Why completing your census form will make me happy

Why completing your census form will make me happy
Taking the Census, by Julian Rossi Ashton, 1881. Published in The Australasian sketcher newspaper via State Library Victoria

It is census year in Australia, and thus far it’s been controversial.

Most people assumed it would be paper booklets as usual, and were surprised to be sent online. Along with crashes, concern about hacking, the community worries because the Australian Bureau of Statistics (ABS) plans to keep our identifying data for four years rather than delete it when data processing is complete (after 18 months) as it has in the past. The general assumption seems to be that the government is keeping the information for nefarious surveillance purposes.

The Purpose of the Census

In fact, I have seen television interviewees declaring that they don’t know what all this research is for anyway. So, here’s my take on what it’s for and where it goes:

  • The government uses it to track population growth, and theoretically at least, for planning schools, transport, and other vital infrastructure (though Government does take its time about making it all happen).
  • Business and industry use it in their research and product development.
  • Academics, like economists, use it to track long-term trends and forecast what might happen next.
  • Historians use it to look at what life was like, and sometimes produce those fascinating documentaries where you see re-enactments of people doing stuff.
  • Ordinary people use the more detailed census records of their British forebears to track their ancestry. And celebrities get to go on shows like Who Do You Think You Are while they do it. Australia does not allow general access to the identified data, but you can authorise retention of your identified data for 99 years if you want.
  • And authors like me use it for researching their books, to make them as accurate and realistic as possible.

Purpose of Personal Data

People also don’t understand why their names and addresses are required. The names help you keep the information for each person in the household straight. The addresses make sure that the information from all the people in your area can be combined. The combined information ensures those schools, transport, and vital infrastructure go where they are needed. Additionally, they serve validation functions to ensure that each person and household gets counted once. Like medical research and banking records, each return gets a reference number; the return is split into identifying data and census data which are stored seperately so that the people working the census data don’t know who it belongs to.
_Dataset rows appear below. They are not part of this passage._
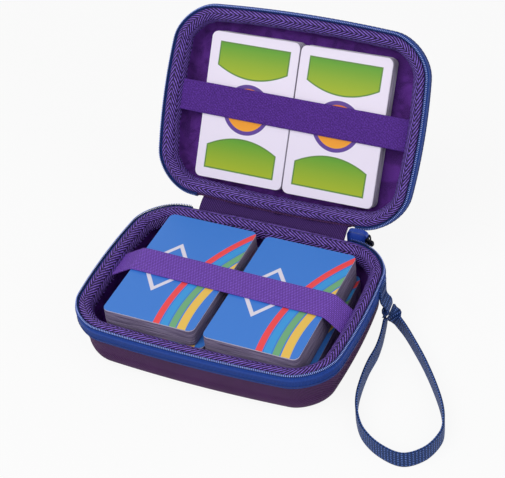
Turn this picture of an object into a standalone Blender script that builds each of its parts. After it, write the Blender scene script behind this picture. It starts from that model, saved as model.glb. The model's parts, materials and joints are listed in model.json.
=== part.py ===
"""Zip-up hard case for playing cards, lying open with its decks held by elastic straps.

The case stands on its base with the lid leaning back on a fabric hinge. Units are metres, +Z is up,
the hinge runs along X at the rear (+Y), and the origin is the middle of the base's underside.
Both halves share one rim outline. A place on a half is given by its inset from the outer face of the
zip tape and by its depth below the plane where the two zip chains meet.
"""

import math

import bmesh
import bpy
from mathutils import Euler, Vector

# Playing cards, which set the size of the case
CARD_WIDTH = 0.0560
CARD_LENGTH = 0.0870
CARD_CORNER_RADIUS = 0.0035
CARD_CORNER_STEPS = 3

# Rim outline over the zip tape: corners of one radius joined by sides that bow outwards
RIM_SIDE_MARGIN = 0.0208
RIM_END_MARGIN = 0.0119
CORNER_RADIUS = 0.0220
SIDE_BOW_X = 0.0043
SIDE_BOW_Y = 0.0036
CORNER_STEPS = 7
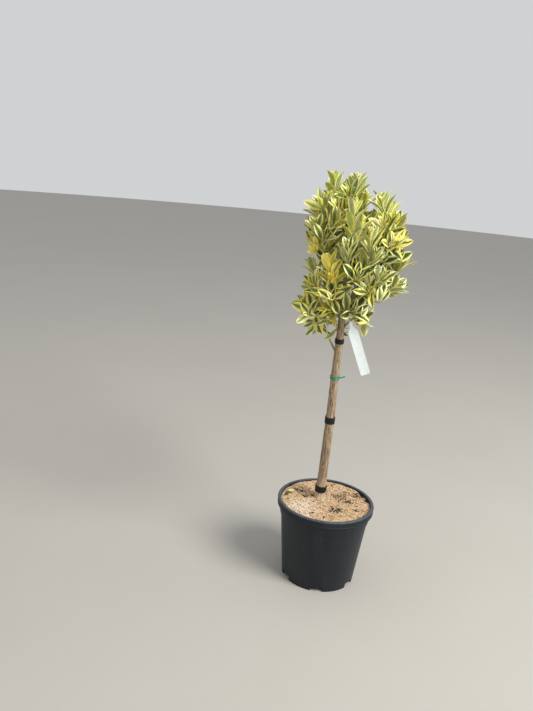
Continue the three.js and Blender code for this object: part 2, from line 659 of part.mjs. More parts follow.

As I mentioned, once processing is complete, the personal data is destroyed. This removes the possibility of creating new data sets that might be useful and relevant in the future. In the medical research example, this might be a follow-up study to determine whether a drug worked as well as expected. Or to invite that group of people to join a new research project looking at some relevant or newly discovered information, that their previous study involvement makes them ideally suited for.

My book Build Your Signature Wardrobe draws on census and other statistical records. They gave me the ability to give you a snapshot of what life was like in the early twentieth century. And this allowed me to show you how clothing choices changed in response to the conditions people lived in:

  • How access to power took you from the physically demanding 1900 six tub wash to crank handle washing machines in the 1930s. And the to fully automatic machines in the 1950s.
  • The ways that higher income led to better housing, cleaner fuel, and better food.
  • Why better living conditions led to more people working and needing mass produced clothing.

My current book Holistic Personal Finance also draws on census records for background information about how people lived in the early twentieth century. At least it does at the moment; I’m not yet clear on how much of that will remain in the final version.

And one day I’d like to write a novel. If I don’t write it for another 30 years, I’ll need the data to remind me what life was like before paradox transportation units, Soylent Green style food supplements, and the latest Quantum-phone.

So Please,

make the time to complete your census fully and accurately. As soon as you think you can rely on the network not to crash. You have until September 23 to complete the online version, and September 18 to send in your paper book.